On estime à environ 10 milliards le poids de l’économie touristique en montagne, et 120.000 emplois. L’activité économique des stations de sports d’hiver ne se limite pas à la vente de forfaits. Elle contribue à favoriser tout un microcosme dans lequel cohabitent hébergeurs, restaurants, locations de matériel, écoles de ski, commerces, etc.

Station de ski de l’Alpe d’Huez

Les stations de montagne ont permis le maintien et le développement des territoires de montagne, sans lesquelles certains seraient totalement désertés. On estime que 1€ dépensé sur le domaine skiable génère 7€ pour le territoire.

« Les vacances de ski à Noël représente en moyenne 20% du chiffre d’affaires des stations. Cette annonce est une catastrophe. Nos clients qui ont entendu [la déclaration du Président] vont annuler leur séjour prévu à Noël ».

C’est une catastrophe économique car les clients qui avaient maintenu leur réservation de séjour au Ski pour Noël, vont tous annuler demain.
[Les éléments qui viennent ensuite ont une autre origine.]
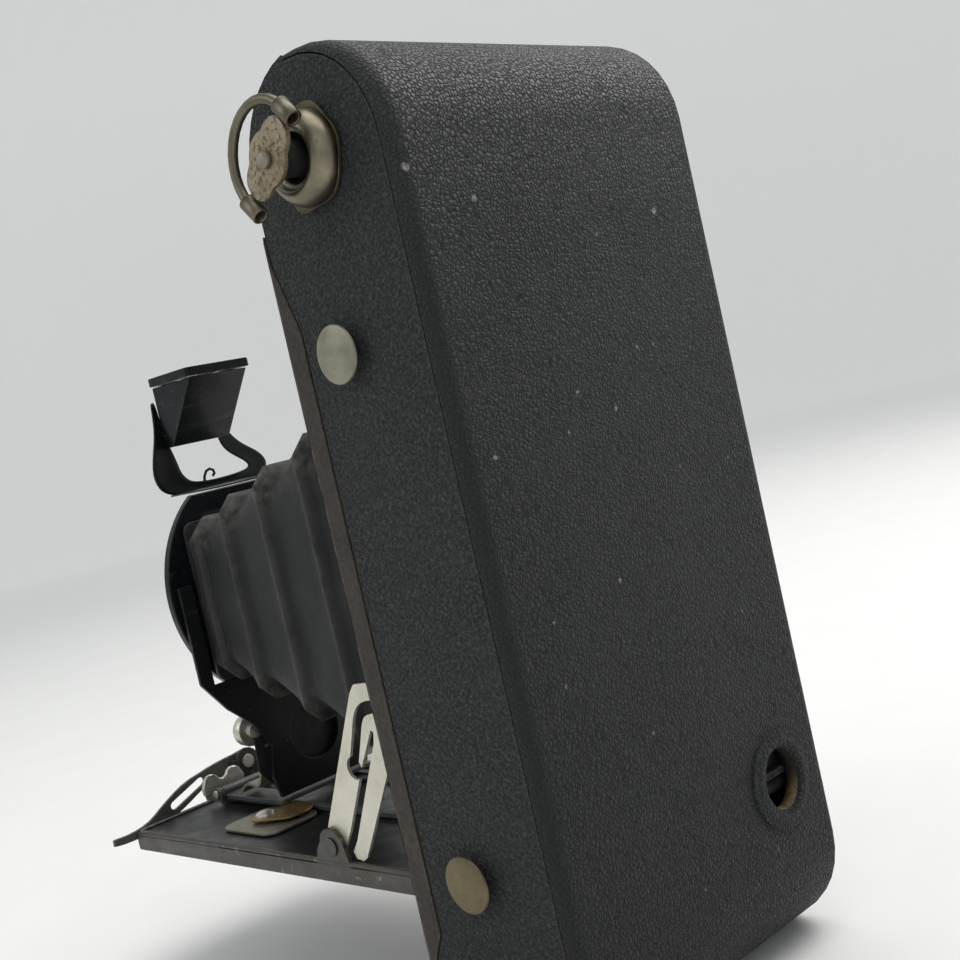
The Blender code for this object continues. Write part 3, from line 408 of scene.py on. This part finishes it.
def blackened():
    k = Mat("blackened_metal")
    base = k.ramp(k.noise(120, 5, 0.65), [(0.3, (0.010, 0.010, 0.011)), (0.7, (0.030, 0.029, 0.028))])
    n = k.bump(k.noise(1600, 4, 0.6), 0.3, 0.0001)
    return k.set(base, k.ramp(k.noise(300, 3, 0.6), [(0.3, 0.5), (0.7, 0.75)]), 0.3, n)


def glass():
    k = Mat("old_glass")
    n = k.bump(k.noise(60, 3, 0.5), 0.06, 0.0002)
    return k.set((0.86, 0.90, 0.92), k.ramp(k.noise(500, 5, 0.7), [(0.5, 0.03), (0.8, 0.14)]), 0.0, n, Transmission_Weight=0.85, IOR=1.5)


def mirror():
    k = Mat("silvered_mirror")
    s = k.ramp(k.noise(260, 5, 0.7), [(0.55, 0.0), (0.75, 1.0)])
    return k.set(k.mix(s, (0.85, 0.86, 0.86), (0.35, 0.33, 0.30)), k.ramp(s, [(0.0, 0.05), (1.0, 0.4)]), 1.0)


MAT = {
    "back": leather_back(), "side": leather_side(), "bellows": leather_bellows(), "brown": worn_brown(), "enamel": enamel(),
    "bracket": enamel("thin_black_enamel", (0.0045, 0.005, 0.005), 0.3),
    "nickel": nickel("old_nickel"), "strut": nickel("cream_nickel", (0.74, 0.71, 0.60), (0.60, 0.57, 0.47), 0.30, 0.13, 0.55, 0.22),
    "stud": nickel("brushed_grey_nickel", (0.33, 0.315, 0.245), (0.19, 0.175, 0.13), 0.36, 0.07, 0.8, 0.45),
    "stud2": nickel("brassy_nickel", (0.215, 0.18, 0.10), (0.11, 0.092, 0.055), 0.38, 0.10, 0.8, 0.5),
    "collar": nickel("tarnished_nickel", (0.27, 0.245, 0.175), (0.12, 0.108, 0.078), 0.24, 0.05, 0.95, 0.35),
    "flange": nickel("green_brown_nickel", (0.13, 0.118, 0.07), (0.055, 0.05, 0.028), 0.42, 0.12, 0.8, 0.6),
    "bail": nickel("dull_nickel_wire", (0.19, 0.17, 0.125), (0.085, 0.075, 0.052), 0.30, 0.05, 0.92, 0.4),
    "plate": rusty_plate(), "brass": brass(), "grey": grey_paint(),
    "olive": grey_paint("olive_grey_metal", (0.065, 0.066, 0.056), (0.13, 0.13, 0.11)),
    "bed": bed_paint(), "rawedge": raw_edge(), "black": blackened(), "glass": glass(), "mirror": mirror(),
}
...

« Aujourd’hui, les français qui veulent skier iront en Suisse, en Autriche, en Espagne avec peut-être des conditions sanitaires moins bonnes que celles que nous aurions été capables d’offrir », regrette Alexandre Maulin.

Présentation des éco-engagements des domaines skiables de France par Alexandre Maulin – Grenoble – Octobre 2020

Une volonté de rester mobilisés

Suite à l’annonce du Président Emmanuel Macron, au demeurant skieur averti, les professionnels en appellent à la mobilisation. Une mobilisation collective de la montagne française qui a souvent porté ses fruits et qui a permis de porter d’une seule et unique voix les enjeux de ces territoires uniques et fragiles.

« Nous savions que nous allions travailler en mode dégradé. Cet hiver n’était pas un hiver comme les autres. Nous avions par exemple imaginé de pouvoir utiliser les terrasses pour du Pick and Collect, la mise en place de nouveaux services…

Pendant ces 10 jours, on devait voir l’évolution de la situation sanitaire, la finalisation des discussions avec le CIC (Centre Interministériel de Crise). Maintenant, il va falloir avoir les idées claires et s’organiser à la fois pour demander des explications mais aussi pour avoir un calendrier précis, des indicateurs à suivre et informer les autorités de la situation dans laquelle on nous laisse, et savoir comment nous allons être accompagnés », conclut Alexandre Maulin.